Interaction Analysis of Multi-terminal Direct Current Transmission Systems Connected to Wind Farm: Determining the Optimal Range of Controller Coefficients

The increasing demand for electrical energy, the limitation of fossil fuel resources, and the aggravation of environmental pollution have made it inevitable to use clean energy sources, such as wind energy. In the meantime, the doubly fed induction generators are commonly used due to their capability of controlling the reactive power with no need for capacitor banks. Furthermore, increasing the capacity of wind farms has made the high-voltage direct current (HVDC) transmission network in the form of multiple terminals a preferred option for transferring the power of these sources over long distances. In this situation, the interaction of transmission system controllers with other controllers and devices has become a primary concern of the network.
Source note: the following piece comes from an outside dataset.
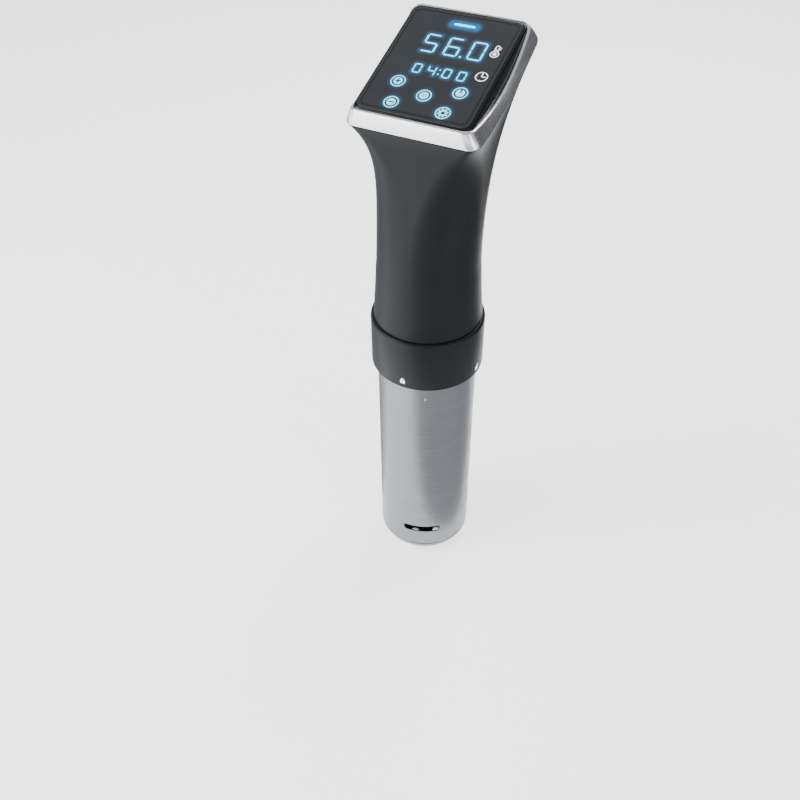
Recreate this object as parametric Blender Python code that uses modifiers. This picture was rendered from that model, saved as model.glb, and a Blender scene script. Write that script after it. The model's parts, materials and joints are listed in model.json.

Research has shown that power systems that undergo stress exhibit complex dynamic behaviors that increase the possibility of interaction between system components and can endanger the stability of the power system. The present study attempted to investigate the problem of interaction in multi-terminal HVDC transmission systems, and the problem of torsional interaction in wind farms connected to these transmission systems. The linear modal analysis was used to investigate the interaction, and the analytical results were validated using MATLAB/Simulink time-domain simulation. In addition, due to the change of system parameters over time, this paper comprehensively investigated the system damping over different system parameters, and a structured scheme was employed to obtain an optimal range of control coefficients, ensuring the stable operation of the system.